What you say in the preceding quote isn't just an attack on what I may happen to believe, it is a direct assault on my reasoning ability, and it is a deliberate attempt to put the other person down in order to feel superior about oneself - and one's pursuits. If you cannot find any other way to feel good about your faith, your beliefs and your own scholarly pursuits, perhaps you should turn the accusative finger upon yourself, and ask - why the need to look down one's nose at others in this fashion? What drives that?

You know something? It is true that you do not subscribe to the tenets of Theosophy (that's close enough to MY religion, and we'll leave it at that), but once upon a time I learned The Golden Stairs so that I could use them in Invocation and Prayer.

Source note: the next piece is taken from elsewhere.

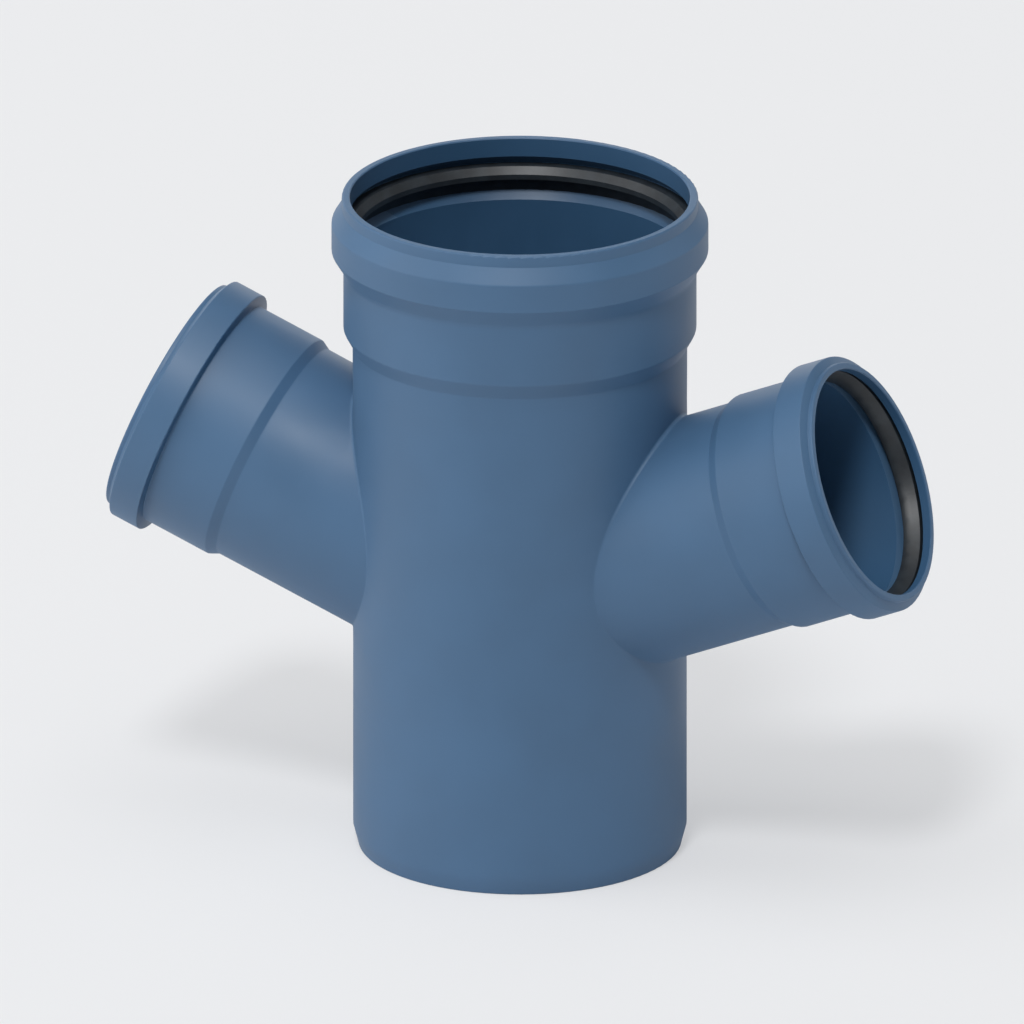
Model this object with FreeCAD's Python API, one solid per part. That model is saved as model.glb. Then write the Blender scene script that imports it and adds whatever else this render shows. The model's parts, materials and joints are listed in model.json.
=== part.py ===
import FreeCAD, Part
import math
import os

# Double branch drain fitting, one moulded piece with a rubber lip seal in each of its three sockets.
# Millimetres. The origin is the centre of the spigot end. The main pipe runs up Z, and the two branches
# leave it towards +X and -X.
# Each socket is drawn as a half section: a radius, and a depth measured back from the mouth.

# Main pipe, for pipe of 160 mm outside diameter
main_pipe_radius = 80.0
main_wall = 4.3
main_height = 328.4
spigot_length = 80.0
spigot_lead_length = 10.0
spigot_lead_depth = 2.6
spigot_edge_round = 0.6

# Main socket: outside
main_socket_clearance = 0.4
main_step_start = 66.5
main_step_length = 8.0
main_step_round = 3.0
main_bead_depth = 5.7
main_bead_end = 27.0
main_bead_taper = 9.2
main_bead_round = 1.0
main_bead_foot_round = 7.0
main_shoulder_start = 5.6
main_shoulder_length = 7.8
main_shoulder_round = 2.2
main_collar_wall = 3.9
main_collar_round = 1.0

# Main socket: inside
main_mouth_clearance = 1.6
main_mouth_land = 9.4
main_groove_start = 13.6
main_groove_end = 24.0
main_groove_taper = 7.0
main_step_lead = 2.0

# Branches, for pipe of 110 mm outside diameter. The joint height is the plain wall left between the
# spigot and the branches' joints. The neck is the plain length left between the main pipe's wall and
# the socket's step, along the branch's upper side.
branch_pipe_radius = 55.0
branch_wall = 2.7
branch_tilt = 67.5
branch_joint_height = 23.8
branch_neck_radius = 55.25
branch_neck = 26.5
branch_joint_round = 1.5

# Branch sockets: outside
branch_socket_clearance = 0.3
branch_step_start = 54.3
branch_step_length = 4.8
branch_step_round = 2.0
branch_bead_depth = 5.3
branch_bead_end = 19.4
branch_bead_taper = 0.8
branch_bead_round = 0.6
branch_bead_foot_round = 0.5
branch_shoulder_start = 2.3
branch_shoulder_length = 2.2
branch_shoulder_round = 0.7
branch_collar_wall = 3.3
branch_collar_round = 0.9

# Branch sockets: inside
branch_mouth_clearance = 1.0
branch_mouth_land = 4.4
branch_groove_start = 5.8
branch_groove_end = 16.2
branch_groove_taper = 2.6
branch_step_lead = 1.2

# Moulding draft: how much a plain outside wall grows from one end to the other
mould_draft = 0.25

# Lip seals: a heel fills the groove, and a lip hangs from its top and leans in towards the pipe.
# The gap is what stays open between the heel and the root of the lip.
main_lip_bite = 2.4
main_lip_land = 2.5
main_lip_length = 5.9
main_lip_thickness = 1.7
main_lip_gap = 1.0
main_heel_wall = 2.5
branch_lip_bite = 1.7
branch_lip_land = 2.2
branch_lip_length = 7.6
branch_lip_thickness = 1.7
branch_lip_gap = 0.9
branch_heel_wall = 1.4
seal_top_gap = 0.3
seal_edge_round = 0.4

# How far a cutting tool runs on past a face
overrun = 5.0

Y = FreeCAD.Vector(0, 1, 0)
Z = FreeCAD.Vector(0, 0, 1)
ORIGIN = FreeCAD.Vector(0, 0, 0)

# Height at which the branches' axes cross the main axis
branch_angle = math.radians(branch_tilt)
joint_drop = branch_neck_radius / math.sin(branch_angle) - main_pipe_radius / math.tan(branch_angle)
branch_crossing_height = spigot_length + branch_joint_height + joint_drop

# Distance from that crossing to a branch's mouth, along the branch
wall_crossing = main_pipe_radius + branch_neck_radius * math.cos(branch_angle)
branch_socket_length = branch_step_start + branch_step_length
branch_reach = wall_crossing / math.sin(branch_angle) + branch_neck + branch_socket_length


class Socket:
    """The radii and depths of one socket, worked out from its own values."""

    def __init__(self, pipe_radius, neck, wall, clearance, step, bead, shoulder, collar, mouth, groove):
        self.pipe_radius = pipe_radius
        self.neck = neck
        self.wall = wall
        self.bore = pipe_radius + clearance
        self.outside = self.bore + wall
        self.step_start, self.step_length, self.step_lead, self.step_round = step
        bead_depth, self.bead_end, self.bead_taper, self.bead_round, self.bead_foot_round = bead
        self.bead = self.outside + bead_depth
        self.shoulder_start, self.shoulder_length, self.shoulder_round = shoulder
        mouth_clearance, self.mouth_land = mouth
        self.mouth = pipe_radius + mouth_clearance
        collar_wall, self.collar_round = collar
        self.collar = self.mouth + collar_wall
        self.groove_start, self.groove_end, self.groove_taper = groove
        self.groove = self.bead - wall


main_socket = Socket(
    main_pipe_radius,
    main_pipe_radius,
    main_wall,
    main_socket_clearance,
    step=(main_step_start, main_step_length, main_step_lead, main_step_round),
    bead=(main_bead_depth, main_bead_end, main_bead_taper, main_bead_round, main_bead_foot_round),
    shoulder=(main_shoulder_start, main_shoulder_length, main_shoulder_round),
    collar=(main_collar_wall, main_collar_round),
    mouth=(main_mouth_clearance, main_mouth_land),
    groove=(main_groove_start, main_groove_end, main_groove_taper),
)

branch_socket = Socket(
    branch_pipe_radius,
    branch_neck_radius,
    branch_wall,
    branch_socket_clearance,
    step=(branch_step_start, branch_step_length, branch_step_lead, branch_step_round),
    bead=(branch_bead_depth, branch_bead_end, branch_bead_taper, branch_bead_round, branch_bead_foot_round),
    shoulder=(branch_shoulder_start, branch_shoulder_length, branch_shoulder_round),
    collar=(branch_collar_wall, branch_collar_round),
    mouth=(branch_mouth_clearance, branch_mouth_land),
    groove=(branch_groove_start, branch_groove_end, branch_groove_taper),
)


def rounded_outline(corners):
    """A closed face in the XZ plane. Each corner is (radius from the axis, height, rounding)."""
    points = [FreeCAD.Vector(radius, 0, height) for radius, height, rounding in corners]
    starts = []
    arcs = []
    for index, here in enumerate(points):
        rounding = corners[index][2]
        if rounding == 0:
            starts.append((here, here))
            arcs.append(None)
            continue
        back = (points[index - 1] - here).normalize()
        onward = (points[(index + 1) % len(points)] - here).normalize()
        half_angle = back.getAngle(onward) / 2
        reach = rounding / math.tan(half_angle)
        inward = (back + onward).normalize()
        centre = here + inward * (rounding / math.sin(half_angle))
        first = here + back * reach
        last = here + onward * reach
        starts.append((first, last))
        arcs.append(Part.Arc(first, centre - inward * rounding, last).toShape())
    edges = []
    for index, (first, last) in enumerate(starts):
        if arcs[index]:
            edges.append(arcs[index])
        following = starts[(index + 1) % len(starts)][0]
        edges.append(Part.LineSegment(last, following).toShape())
    return Part.Face(Part.Wire(edges))


def turned(corners):
    """The solid that a half section makes when it turns about Z."""
    return rounded_outline(corners).revolve(ORIGIN, Z, 360)


def socket_outside(socket, mouth_height):
    """Corners of a socket's outside, from the foot of its step up to the rim."""
    step_top = mouth_height - socket.step_start
    step_foot = step_top - socket.step_length
    bead_foot = mouth_height - socket.bead_end
    shoulder_top = mouth_height - socket.shoulder_start
    shoulder_foot = shoulder_top - socket.shoulder_length
    return [
        (socket.neck + mould_draft, step_foot, socket.step_round),
        (socket.outside, step_top, socket.step_round),
        (socket.outside, bead_foot - socket.bead_taper, socket.bead_foot_round),
        (socket.bead, bead_foot, socket.bead_round),
        (socket.bead, shoulder_foot, socket.shoulder_round),
        (socket.collar, shoulder_top, socket.collar_round / 2),
        (socket.collar, mouth_height, socket.collar_round),
    ]


def socket_inside(socket, mouth_height):
    """Corners of a socket's inside, from past the mouth down to its stop."""
    rim_round = socket.collar_round / 2
    land_foot = mouth_height - socket.mouth_land
    groove_top = mouth_height - socket.groove_start
    groove_foot = mouth_height - socket.groove_end
    stop_top = mouth_height - socket.step_start + socket.step_lead
    return [
        (0, mouth_height + overrun, 0),
        (socket.mouth + rim_round + overrun, mouth_height + overrun, 0),
        (socket.mouth, mouth_height - rim_round, 0),
        (socket.mouth, land_foot, 0),
        (socket.groove, groove_top, 0),
        (socket.groove, groove_foot, 0),
        (socket.bore, groove_foot - socket.groove_taper, 0),
        (socket.bore, stop_top, 0),
        (socket.neck - socket.wall, stop_top - socket.step_length, 0),
    ]


def main_outside():
    """The main pipe and its socket, filled in."""
    spigot_tip = main_pipe_radius - spigot_lead_depth
    corners = [
        (0, 0, 0),
        (spigot_tip, 0, spigot_edge_round),
        (main_pipe_radius, spigot_lead_length, 0),
        (main_pipe_radius, spigot_length, 0),
    ]
    corners += socket_outside(main_socket, main_height)
    corners += [(0, main_height, 0)]
    return turned(corners)


def main_inside():
    """The way through the main pipe, from past its mouth to past its spigot end."""
    corners = socket_inside(main_socket, main_height)
    corners += [(main_pipe_radius - main_wall, -overrun, 0), (0, -overrun, 0)]
    return turned(corners)


def branch_outside():
    """One branch, filled in, standing on the crossing point and pointing up Z."""
    corners = [(0, 0, 0), (branch_neck_radius, 0, 0)]
    corners += socket_outside(branch_socket, branch_reach)
    corners += [(0, branch_reach, 0)]
    return turned(corners)


def branch_inside():
    """The way through one branch, from past its mouth to the crossing point."""
    corners = socket_inside(branch_socket, branch_reach)
    corners += [(branch_neck_radius - branch_wall, 0, 0), (0, 0, 0)]
    return turned(corners)


def onto_branch(shape, side):
    """A shape that points up Z, laid along the right (1) or left (-1) branch."""
    placed = shape.copy()
    placed.rotate(ORIGIN, Y, side * branch_tilt)
    placed.translate(Z * branch_crossing_height)
    return placed


def joint_edges(solid):
    """The edges where the branches leave the main pipe's outside."""
    near = main_pipe_radius + mould_draft
    found = []
    for edge in solid.Edges:
        points = edge.discretize(9)
        on_main = all(abs(math.hypot(p.x, p.y) - near) < mould_draft + 0.05 for p in points)
        level = max(p.z for p in points) - min(p.z for p in points) < 1
        if on_main and not level:
            found.append(edge)
    return found


def branch_body():
    """The moulded fitting: outsides joined and blended, then the ways through cut out."""
    filled = main_outside()
    for side in (1, -1):
        filled = filled.fuse(onto_branch(branch_outside(), side))
    filled = filled.makeFillet(branch_joint_round, joint_edges(filled))
    body = filled.cut(main_inside())
    for side in (1, -1):
        body = body.cut(onto_branch(branch_inside(), side))
    return body.Solids[0]


def lip_seal(socket, mouth_height, bite, land, lip_length, thickness, gap, heel_wall):
    """A lip seal in its groove, pointing up Z."""
    top = mouth_height - socket.groove_start - seal_top_gap
    groove_foot = mouth_height - socket.groove_end
    taper_slope = socket.groove_taper / (socket.groove - socket.bore)
    heel_radius = socket.groove - heel_wall
    lip_radius = socket.pipe_radius - bite
    root_radius = heel_radius - seal_edge_round - gap
    top_radius = root_radius - thickness
    land_top = top - lip_length + land
    land_foot = top - lip_length
    root = top - thickness * 2
    corners = [
        (socket.groove, groove_foot, 0),
        (socket.groove, top, seal_edge_round),
        (top_radius, top, seal_edge_round),
        (lip_radius, land_top, 0),
        (lip_radius, land_foot, 0),
        (lip_radius + thickness, land_foot + seal_edge_round, seal_edge_round),
        (root_radius, root, seal_edge_round),
        (heel_radius - seal_edge_round, root, seal_edge_round),
        (heel_radius, groove_foot - heel_wall * taper_slope, 0),
    ]
    return turned(corners)


def main_seal():
    return lip_seal(
        main_socket,
        main_height,
        main_lip_bite,
        main_lip_land,
        main_lip_length,
        main_lip_thickness,
        main_lip_gap,
        main_heel_wall,
    )


def branch_seal():
    return lip_seal(
        branch_socket,
        branch_reach,
        branch_lip_bite,
        branch_lip_land,
        branch_lip_length,
        branch_lip_thickness,
        branch_lip_gap,
        branch_heel_wall,
    )


parts = {
    "branch_body": branch_body(),
    "main_socket_seal": main_seal(),
    "right_socket_seal": onto_branch(branch_seal(), 1),
    "left_socket_seal": onto_branch(branch_seal(), -1),
}

os.makedirs("parts", exist_ok=True)
for name, shape in parts.items():
    shape.exportStep("parts/" + name + ".step")
    box = shape.BoundBox
    print(name, len(shape.Solids), "solid", round(shape.Volume / 1000, 2), "cm3", shape.isValid())
    print("  X", round(box.XMin, 2), round(box.XMax, 2), "Y", round(box.YMin, 2), round(box.YMax, 2))
    print("  Z", round(box.ZMin, 2), round(box.ZMax, 2))
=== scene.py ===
import json
import math

import bpy
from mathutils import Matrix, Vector

# Double branch drain fitting: one blue polypropylene moulding, standing on its spigot, with a black
# rubber lip seal in each of its three sockets. The solids come from the frame as they are, so this
# script gives them smooth shading and their finish, and sets up the studio round them.

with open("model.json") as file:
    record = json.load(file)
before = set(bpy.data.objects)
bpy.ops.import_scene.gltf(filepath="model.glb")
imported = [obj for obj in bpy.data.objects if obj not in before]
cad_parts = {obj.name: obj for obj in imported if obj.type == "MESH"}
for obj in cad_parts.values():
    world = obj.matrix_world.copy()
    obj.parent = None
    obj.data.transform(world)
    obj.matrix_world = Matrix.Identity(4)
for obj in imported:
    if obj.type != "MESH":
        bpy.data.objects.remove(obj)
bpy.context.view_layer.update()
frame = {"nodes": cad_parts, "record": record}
print("frame loaded:", ", ".join(sorted(frame["nodes"])))

millimetre = 0.001


# Helpers

def linearColour(hexColour):
    channels = [int(hexColour[i:i + 2], 16) / 255 for i in (1, 3, 5)]
    linear = [c / 12.92 if c <= 0.04045 else ((c + 0.055) / 1.055) ** 2.4 for c in channels]
    return (*linear, 1.0)


def directionFrom(azimuth, elevation):
    # Azimuth 0 is in front of the fitting and 90 is at its right, in degrees
    a = math.radians(azimuth)
    e = math.radians(elevation)
    return Vector((math.sin(a) * math.cos(e), -math.cos(a) * math.cos(e), math.sin(e)))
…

Behold the truth before you;
A clean life,
An open mind,
A pure heart,
An eager intellect,
An unveiled spiritual perception,
A brotherliness for one's co-disciple,
A readiness to give and receive advice and instruction,
A loyal sense of duty to the teacher,
A willing obedience to the behests of truth,
Once we have placed our confidence in, and believe that teacher to be in possession of it;
A courageous endurance of personal injustice,
A brave declaration of principles,
A valiant defense of those who are unjustly attacked,
And a constant eye to the ideal of Human progression and perfection which the secret science depicts
- these are the Golden Stairs up the steps of which the learner may climb to the temple of divine wisdom.
It seems we both have a ways to go before it is fair to identify the other as anything but a cripple, still struggling, trying to hobble up these Golden Stairs. Perhaps it's time to get on with the Divine Communication ...
 
Divine communication comes in two ways: Philosophically through the studing of Philosophy, and Prophetically through dreams and visions, according to Numbers 12:6.